--- START ---
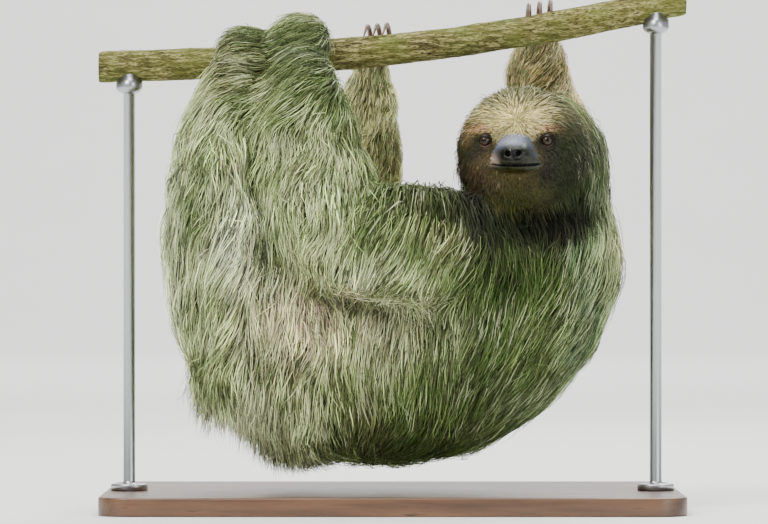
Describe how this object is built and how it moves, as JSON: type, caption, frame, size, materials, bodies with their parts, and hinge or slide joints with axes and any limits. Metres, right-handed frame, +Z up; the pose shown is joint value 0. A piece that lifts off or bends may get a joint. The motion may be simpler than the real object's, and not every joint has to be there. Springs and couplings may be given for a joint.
{
  "type": "three-toed sloth",
  "caption": "Life-size three-toed sloth hanging belly up by its hooked claws from a short cut branch, on a flat base with upright rods.",
  "frame": {"origin": "middle of the underside of the display base", "axes": "+X along the branch from the rump to the head, +Y away from the face, +Z up"},
  "size_m": [0.446, 0.3, 0.397],
  "materials": {
    "coat": "long coarse fur, grey-green with pale strands",
    "bare_skin": "dark bare skin, satin",
    "eye": "wet, brown iris and black pupil",
    "claw": "worn horn, half gloss",
    "bark": "rough weathered bark",
    "stand_wood": "dark wood, satin lacquer",
    "stand_steel": "fine brushed"
  },
  "bodies": {
    "root": {"branch": "bark", "left_hand_claw_1": "claw", "left_hand_claw_2": "claw", "left_hand_claw_3": "claw", "left_foot_claw_1": "claw", "left_foot_claw_2": "claw", "left_foot_claw_3": "claw", "right_hand_claw_1": "claw", "right_hand_claw_2": "claw", "right_hand_claw_3": "claw", "right_foot_claw_1": "claw", "right_foot_claw_2": "claw", "right_foot_claw_3": "claw", "eye_left": "eye", "eye_right": "eye", "muzzle": "bare_skin", "head": "coat", "trunk": "coat", "neck": "coat", "tail": "coat", "left_upper_arm": "coat", "left_thigh": "coat", "right_upper_arm": "coat", "right_thigh": "coat", "left_forearm": "coat", "left_shin": "coat", "right_forearm": "coat", "right_shin": "coat", "left_hand": "coat", "left_foot": "coat", "right_hand": "coat", "right_foot": "coat", "stand_rod_left": "stand_steel", "stand_rod_right": "stand_steel", "stand_base": "stand_wood"}
  },
  "joints": []
}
--- END ---
What is needed.
Restate the data above exactly, keeping each word as it stands.

Correct response.
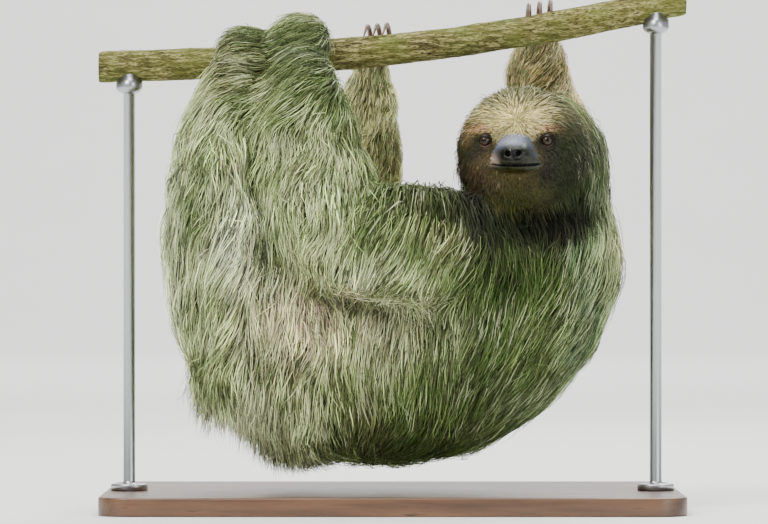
Describe how this object is built and how it moves, as JSON: type, caption, frame, size, materials, bodies with their parts, and hinge or slide joints with axes and any limits. Metres, right-handed frame, +Z up; the pose shown is joint value 0. A piece that lifts off or bends may get a joint. The motion may be simpler than the real object's, and not every joint has to be there. Springs and couplings may be given for a joint.
{
  "type": "three-toed sloth",
  "caption": "Life-size three-toed sloth hanging belly up by its hooked claws from a short cut branch, on a flat base with upright rods.",
  "frame": {"origin": "middle of the underside of the display base", "axes": "+X along the branch from the rump to the head, +Y away from the face, +Z up"},
  "size_m": [0.446, 0.3, 0.397],
  "materials": {
    "coat": "long coarse fur, grey-green with pale strands",
    "bare_skin": "dark bare skin, satin",
    "eye": "wet, brown iris and black pupil",
    "claw": "worn horn, half gloss",
    "bark": "rough weathered bark",
    "stand_wood": "dark wood, satin lacquer",
    "stand_steel": "fine brushed"
  },
  "bodies": {
    "root": {"branch": "bark", "left_hand_claw_1": "claw", "left_hand_claw_2": "claw", "left_hand_claw_3": "claw", "left_foot_claw_1": "claw", "left_foot_claw_2": "claw", "left_foot_claw_3": "claw", "right_hand_claw_1": "claw", "right_hand_claw_2": "claw", "right_hand_claw_3": "claw", "right_foot_claw_1": "claw", "right_foot_claw_2": "claw", "right_foot_claw_3": "claw", "eye_left": "eye", "eye_right": "eye", "muzzle": "bare_skin", "head": "coat", "trunk": "coat", "neck": "coat", "tail": "coat", "left_upper_arm": "coat", "left_thigh": "coat", "right_upper_arm": "coat", "right_thigh": "coat", "left_forearm": "coat", "left_shin": "coat", "right_forearm": "coat", "right_shin": "coat", "left_hand": "coat", "left_foot": "coat", "right_hand": "coat", "right_foot": "coat", "stand_rod_left": "stand_steel", "stand_rod_right": "stand_steel", "stand_base": "stand_wood"}
  },
  "joints": []
}